* Begin INFORMATION SHOWN *
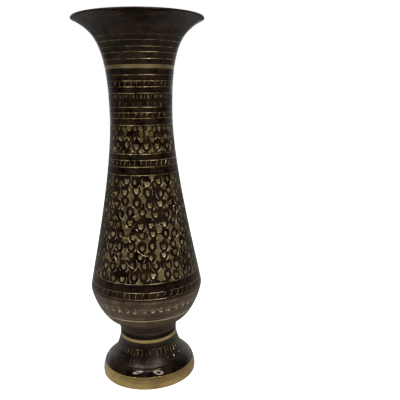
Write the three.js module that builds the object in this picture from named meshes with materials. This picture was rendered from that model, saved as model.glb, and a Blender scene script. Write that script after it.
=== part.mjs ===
// Tall engraved brass vase: a soldered stack of four turned castings.
// Units are millimetres. The vase stands on z = 0 with its axis on +Z.
import * as THREE from 'three';

// Outside sizes, from the floor up.
const FOOT_RADIUS = 41.8;
const FOOT_BAND_HEIGHT = 8;
const FOOT_BAND_TOP_RADIUS = 40.5;
const FOOT_SHOULDER_RADIUS = 34.1;
const FOOT_SHOULDER_HEIGHT = 15.8;
const STEM_RADIUS = 24.9;
const STEM_TOP_RADIUS = 26.2;
const STEM_TOP_HEIGHT = 49.3;
const BELLY_RADIUS = 48.5;
const BELLY_HEIGHT = 82;
const NECK_RADIUS = 26.1;
const NECK_HEIGHT = 228;
const RIM_RADIUS = 53.8;
const HEIGHT = 306;

// Wall thicknesses.
const WALL = 1.8;
const LIP_WALL = 1.6;
const FOOT_WALL = 3.2;
const FLOOR_THICKNESS = 4;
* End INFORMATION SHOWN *
Set down, exactly as written, each line of the data from its opening line through the one containing "import * as THREE from 'three';". Output nothing more.

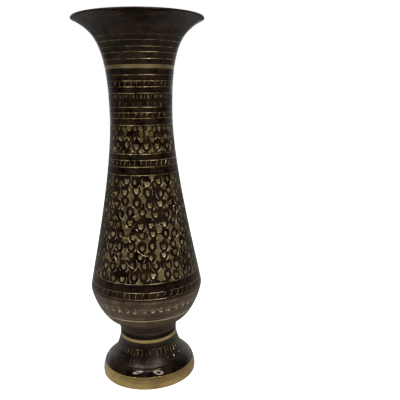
Write the three.js module that builds the object in this picture from named meshes with materials. This picture was rendered from that model, saved as model.glb, and a Blender scene script. Write that script after it.
=== part.mjs ===
// Tall engraved brass vase: a soldered stack of four turned castings.
// Units are millimetres. The vase stands on z = 0 with its axis on +Z.
import * as THREE from 'three';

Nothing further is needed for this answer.